The answer: post #708698 is tagged as 1girl but post #366502 is tagged as 1boy, despite the "boy" Tieria having bigger breasts! Were the original taggers correct? Both posts are deleted from Pixiv, so we can't say if we're basing it on the artist's word.
It would only succeed in making things worse, because the bulk of the Lion tags don't really give concretes on the character's gender, leaving it for people to guess what the character's gender is.
That's my whole point. When an artist deliberately draws a character as androgynous, that is precisely what we should tag them as. We shouldn't retroactively retag androgynous posts as male just because canon changed years *after* they were originally drawn.
From a dmail:
MagicalAsparagus said:
Hey Toks, looks like I fucked up :D
I've read the last three published chapters of Umineko and there is really no confirmnation of Lion being male. I also wrote to that Anon33 guy on the wikia, but I'm not sure he'll answer me. I also can't google anything intelligible ;_;
Can I please leave Lion be for now and consider wikia a reliable source? Or maybe you could find something I overlooked..
I don't see any reason to keep the character tagged as male if we know that's not correct.

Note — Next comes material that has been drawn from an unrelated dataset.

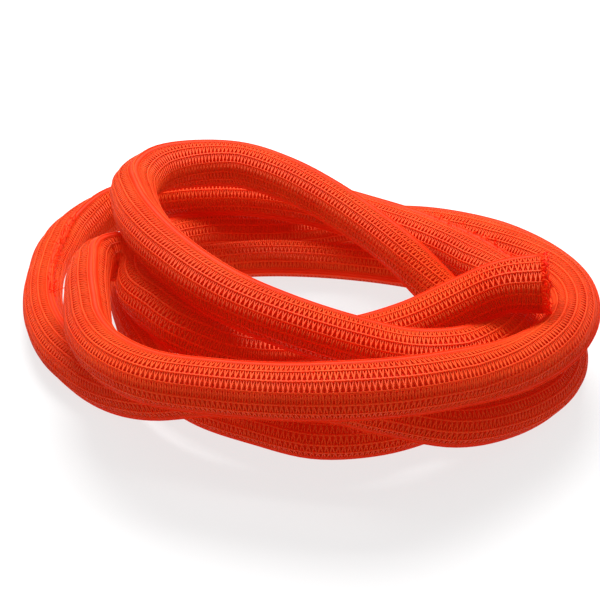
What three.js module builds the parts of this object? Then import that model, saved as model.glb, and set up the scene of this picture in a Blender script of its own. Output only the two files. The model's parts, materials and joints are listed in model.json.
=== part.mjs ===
// A length of round knitted sleeve for covering cables, lying in a loose coil on a level surface.
// Millimetres, +Z up, +X to the right along the coil's length.
import * as THREE from 'three';

// Driving sizes
const SLEEVE_DIAMETER = 20; // outside
const WALL = 1; // thickness of the knit
const PASS_CLEARANCE = 0.4; // air left between passes that lie on each other
const SECTION_SIDES = 12; // flats round the section, one of them facing down
const STEPS = 184; // sections along the sleeve

// The lay of the sleeve: centreline points, counted in passes (a sleeve diameter and the
// clearance). The height of a pass that lies on the surface is half a pass.
const PASS = SLEEVE_DIAMETER + PASS_CLEARANCE;
const FLOOR = 0.5;

// The visible end lies on top at the right, and the sleeve runs back from it under the top loop.
const VISIBLE_END = [
  [4.70, -2.18, 2.55], [4.00, -2.10, 2.45], [3.25, -2.05, 2.07], [2.20, -2.10, 1.55],
  [1.10, -2.15, 1.20], [-0.10, -2.15, 1.00], [-1.25, -2.10, 1.05], [-2.26, -1.83, 1.35],
  [-2.82, -1.33, 1.49],
];

// A tight turn back at the left, lying against the lowest loop.
const LEFT_HAIRPIN = [
  [-3.24, -0.72, 1.50], [-3.36, -0.20, 1.50], [-3.37, 0.29, 1.50], [-3.52, 0.66, 1.52],
  [-3.88, 0.82, 1.59], [-4.25, 0.66, 1.65], [-4.40, 0.29, 1.70], [-4.42, -0.25, 1.74],
  [-4.37, -1.00, 1.73], [-4.25, -1.80, 1.68], [-4.08, -2.60, 1.66], [-3.60, -3.56, 1.73],
  [-2.70, -4.52, 1.88],
];

// The long front run and the outer turn at the right, both lying on other passes.
const FRONT_RUN = [
  [-1.50, -5.02, 2.00], [-0.35, -5.28, 2.07], [0.75, -5.42, 2.17], [1.85, -5.27, 2.17],
  [2.95, -4.70, 2.00], [4.00, -3.95, 1.80], [4.90, -3.05, 1.75], [5.45, -1.90, 1.70],
  [5.55, -0.65, 1.65], [5.20, 0.45, 1.60],
];

// Down along the back to the surface, round the inside left and forward to the lowest front run.
const LOWEST_LOOP = [
  [4.40, 1.65, 1.50], [3.20, 2.75, 1.30], [2.20, 3.45, 1.05], [1.25, 4.00, 0.75],
  [0.15, 4.20, 0.53], [-1.00, 4.15, FLOOR], [-2.15, 4.16, FLOOR], [-3.14, 3.83, FLOOR],
  [-3.78, 2.80, FLOOR], [-3.88, 1.60, FLOOR], [-3.62, 0.30, FLOOR], [-3.17, -1.15, FLOOR],
  [-2.65, -2.38, FLOOR], [-1.85, -3.20, FLOOR], [-0.80, -3.80, FLOOR], [0.30, -4.25, FLOOR],
  [1.45, -4.15, FLOOR], [2.45, -3.68, FLOOR], [3.32, -3.00, FLOOR], [3.85, -2.00, FLOOR],
  [4.00, -1.00, FLOOR],
];

// Up from the surface to the left into the top loop, and down its front to the right.
const TOP_LOOP = [
  [3.76, -0.33, 0.58], [3.07, 0.12, 1.05], [2.27, 0.87, 1.60], [1.45, 1.68, 1.95],
  [0.55, 2.45, 2.25], [-0.35, 3.10, 2.45], [-1.40, 3.55, 2.60], [-2.55, 3.60, 2.60],
  [-3.30, 3.25, 2.60], [-3.70, 2.45, 2.57], [-3.60, 1.45, 2.55], [-3.20, 0.15, 2.55],
  [-2.50, -1.05, 2.44], [-1.45, -2.10, 2.25], [-0.30, -2.75, 2.05], [0.95, -3.05, 1.75],
  [2.05, -3.15, 1.52], [3.10, -3.10, 1.52], [4.05, -2.50, 1.49], [4.57, -1.45, 1.40],
];

// Back to the left over the lowest passes, and down to the surface as the widest loop.
const WIDEST_LOOP = [
  [4.52, -0.43, 1.43], [3.77, 0.81, 1.51], [2.67, 1.92, 1.57], [1.45, 2.92, 1.55],
  [0.15, 3.75, 1.55], [-1.40, 4.35, 1.50], [-2.90, 4.80, 1.30], [-3.90, 5.12, 1.00],
  [-4.90, 5.04, 0.70], [-5.57, 4.30, 0.53], [-5.82, 3.20, FLOOR], [-5.84, 2.05, FLOOR],
  [-5.72, 0.90, FLOOR], [-5.45, -0.20, FLOOR], [-4.95, -1.30, FLOOR], [-4.30, -2.15, FLOOR],
];

// Over the lowest front run, down to the surface at the right and back inside to the hidden end.
const LAST_LOOP = [
  [-3.60, -2.92, 0.63], [-2.80, -3.63, 0.95], [-1.75, -4.08, 1.33], [-0.60, -4.35, 1.45],
  [0.55, -4.56, 1.52], [1.65, -4.72, 1.34], [2.83, -4.57, 0.99], [3.93, -3.85, 0.70],
  [4.82, -2.94, 0.57], [5.38, -1.90, FLOOR], [5.48, -0.78, FLOOR], [5.03, 0.37, FLOOR],
  [4.25, 1.30, FLOOR], [3.25, 2.00, FLOOR], [2.20, 2.45, FLOOR], [0.65, 2.80, FLOOR],
  [-0.95, 2.88, FLOOR], [-2.40, 2.60, FLOOR],
];

const LAY = [
  ...VISIBLE_END, ...LEFT_HAIRPIN, ...FRONT_RUN, ...LOWEST_LOOP, ...TOP_LOOP, ...WIDEST_LOOP,
  ...LAST_LOOP,
];

// A curve that the surface holds up, with sections that stay upright, so that one flat of the
// section always faces down.
class LyingCurve extends THREE.CatmullRomCurve3 {
  getPoint(t, target) {
    const point = super.getPoint(t, target);
    point.z = Math.max(point.z, FLOOR * PASS);
    return point;
  }

  computeFrenetFrames(segments) {
    const up = new THREE.Vector3(0, 0, 1);
    const tangents = [];
    const normals = [];
    const binormals = [];
    for (let i = 0; i <= segments; i++) {
      const tangent = this.getTangentAt(i / segments);
      const normal = new THREE.Vector3().crossVectors(up, tangent).normalize();
      tangents.push(tangent);
      normals.push(normal);
      binormals.push(new THREE.Vector3().crossVectors(tangent, normal));
    }
    return { tangents, normals, binormals };
  }
}

// The corners of a regular outline with a flat side at the bottom.
function flatBottomed(radius) {
  const corners = [];
  for (let i = 0; i < SECTION_SIDES; i++) {
    const angle = ((i + 0.5) / SECTION_SIDES) * 2 * Math.PI - Math.PI / 2;
    corners.push(new THREE.Vector2(radius * Math.cos(angle), radius * Math.sin(angle)));
  }
  return corners;
}

function ringSection() {
  const section = new THREE.Shape(flatBottomed(SLEEVE_DIAMETER / 2));
  section.holes.push(new THREE.Path(flatBottomed(SLEEVE_DIAMETER / 2 - WALL)));
  return section;
}

// The knitted tube, open at both ends.
function makeSleeve() {
  const points = LAY.map(([x, y, z]) => new THREE.Vector3(x, y, z).multiplyScalar(PASS));
  const geometry = new THREE.ExtrudeGeometry(ringSection(), {
    steps: STEPS,
    extrudePath: new LyingCurve(points),
  });
  const orangeMonofilament = new THREE.MeshStandardMaterial({
    color: 0xe8401c,
    roughness: 0.45,
    metalness: 0,
  });
  const sleeve = new THREE.Mesh(geometry, orangeMonofilament);
  sleeve.name = 'sleeve';
  return sleeve;
}

const coil = new THREE.Group();
const sleeve = makeSleeve();
coil.add(sleeve);

// The origin is under the middle of the coil, on the surface that it lies on.
const box = new THREE.Box3().setFromObject(sleeve);
sleeve.position.set(-(box.min.x + box.max.x) / 2, -(box.min.y + box.max.y) / 2, -box.min.z);

export default coil;
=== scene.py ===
import json
import math

import bpy
import numpy as np
from mathutils import Vector
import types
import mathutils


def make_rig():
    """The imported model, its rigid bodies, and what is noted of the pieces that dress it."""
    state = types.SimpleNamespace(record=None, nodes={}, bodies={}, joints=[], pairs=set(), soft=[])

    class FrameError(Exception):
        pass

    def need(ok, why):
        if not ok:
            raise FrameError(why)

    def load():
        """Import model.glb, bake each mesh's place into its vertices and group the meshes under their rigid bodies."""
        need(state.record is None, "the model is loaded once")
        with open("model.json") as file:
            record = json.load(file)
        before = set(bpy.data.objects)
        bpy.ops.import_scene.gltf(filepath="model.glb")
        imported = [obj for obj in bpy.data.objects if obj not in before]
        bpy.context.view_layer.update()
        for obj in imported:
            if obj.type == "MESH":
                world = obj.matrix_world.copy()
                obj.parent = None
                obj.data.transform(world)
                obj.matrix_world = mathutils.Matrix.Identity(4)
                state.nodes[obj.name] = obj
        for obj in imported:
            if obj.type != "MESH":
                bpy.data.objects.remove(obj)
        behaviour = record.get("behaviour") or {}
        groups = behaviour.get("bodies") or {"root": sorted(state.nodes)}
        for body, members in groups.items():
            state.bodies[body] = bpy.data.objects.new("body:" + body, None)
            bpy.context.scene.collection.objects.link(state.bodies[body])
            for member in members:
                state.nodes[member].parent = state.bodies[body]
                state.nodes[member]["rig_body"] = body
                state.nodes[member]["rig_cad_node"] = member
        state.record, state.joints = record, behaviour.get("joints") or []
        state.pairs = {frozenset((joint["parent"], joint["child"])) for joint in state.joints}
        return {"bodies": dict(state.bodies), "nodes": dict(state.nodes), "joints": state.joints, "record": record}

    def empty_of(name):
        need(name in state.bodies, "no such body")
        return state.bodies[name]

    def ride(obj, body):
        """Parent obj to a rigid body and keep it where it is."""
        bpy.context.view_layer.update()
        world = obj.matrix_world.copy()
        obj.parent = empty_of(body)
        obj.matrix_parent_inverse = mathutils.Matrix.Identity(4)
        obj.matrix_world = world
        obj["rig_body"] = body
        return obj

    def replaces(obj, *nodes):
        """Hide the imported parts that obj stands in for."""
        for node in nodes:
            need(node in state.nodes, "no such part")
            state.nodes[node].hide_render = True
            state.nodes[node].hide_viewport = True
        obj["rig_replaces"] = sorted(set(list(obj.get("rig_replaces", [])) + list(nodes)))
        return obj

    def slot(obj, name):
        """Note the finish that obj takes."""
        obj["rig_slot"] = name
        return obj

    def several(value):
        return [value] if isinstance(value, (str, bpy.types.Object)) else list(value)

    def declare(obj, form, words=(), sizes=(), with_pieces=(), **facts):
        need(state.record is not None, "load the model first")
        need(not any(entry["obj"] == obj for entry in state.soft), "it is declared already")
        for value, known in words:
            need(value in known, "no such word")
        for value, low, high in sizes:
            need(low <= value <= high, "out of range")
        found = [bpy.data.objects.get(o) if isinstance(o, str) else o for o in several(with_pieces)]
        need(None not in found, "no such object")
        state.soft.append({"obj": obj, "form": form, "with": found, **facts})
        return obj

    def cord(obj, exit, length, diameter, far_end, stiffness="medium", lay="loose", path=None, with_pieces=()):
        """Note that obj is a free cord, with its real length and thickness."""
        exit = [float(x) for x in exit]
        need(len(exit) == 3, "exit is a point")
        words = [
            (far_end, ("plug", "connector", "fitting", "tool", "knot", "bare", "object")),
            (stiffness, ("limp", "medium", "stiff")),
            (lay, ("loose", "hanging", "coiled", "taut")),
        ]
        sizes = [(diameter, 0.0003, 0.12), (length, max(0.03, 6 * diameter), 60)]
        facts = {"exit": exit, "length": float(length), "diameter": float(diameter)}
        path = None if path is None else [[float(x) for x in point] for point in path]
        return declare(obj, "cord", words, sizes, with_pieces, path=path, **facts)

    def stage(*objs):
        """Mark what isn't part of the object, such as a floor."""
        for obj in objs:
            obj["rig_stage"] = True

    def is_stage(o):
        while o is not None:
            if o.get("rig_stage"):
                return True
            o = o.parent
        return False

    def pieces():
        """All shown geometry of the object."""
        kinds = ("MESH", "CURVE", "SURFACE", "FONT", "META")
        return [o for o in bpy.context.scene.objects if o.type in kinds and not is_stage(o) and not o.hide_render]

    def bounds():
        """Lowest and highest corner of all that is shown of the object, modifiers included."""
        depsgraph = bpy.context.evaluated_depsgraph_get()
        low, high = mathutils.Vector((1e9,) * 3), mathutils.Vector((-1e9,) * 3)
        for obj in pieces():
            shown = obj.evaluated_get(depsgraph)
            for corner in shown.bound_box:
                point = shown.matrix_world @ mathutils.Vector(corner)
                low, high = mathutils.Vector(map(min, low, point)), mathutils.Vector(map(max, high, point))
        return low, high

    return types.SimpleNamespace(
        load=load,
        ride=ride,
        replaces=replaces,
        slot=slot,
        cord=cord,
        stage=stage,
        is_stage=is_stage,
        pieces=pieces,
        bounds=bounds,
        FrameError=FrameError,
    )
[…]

Wikia isn't a reliable source, I've had a number of experiences with people on various wikia.com wikis stating rumors as fact. And of course they never cite sources.
As for another source, I wouldn't know where to look. The original game doesn't reveal the gender. The official manga doesn't either. I've read some interviews with Ryukishi07, and while they revealed some interesting minor details not found elsewhere, the ones I've read don't even hint at the gender. What's left, the anime?
We could wait a couple days before untagging Lion as male in case this Anon33 guy actually provides a real source, but I don't expect that to happen.
Also, take a look at http://umineko.wikia.com/wiki/Sayo_Yasuda/Image_Gallery.
>Sayo as she appears in the EP8 manga, horrified as she realizes that she is not truly female.
Maybe that's in the manga that hasn't been translated yet..
EDIT:
Yeah, look here http://umineko.wikia.com/wiki/Twilight_of_the_Golden_Witch - the plot part. Since Sayo and Yasu are two alternative versions of one person I guess it is safe to assume that they are both male, right?
I think I'll go look for the untranslated part meanwhile.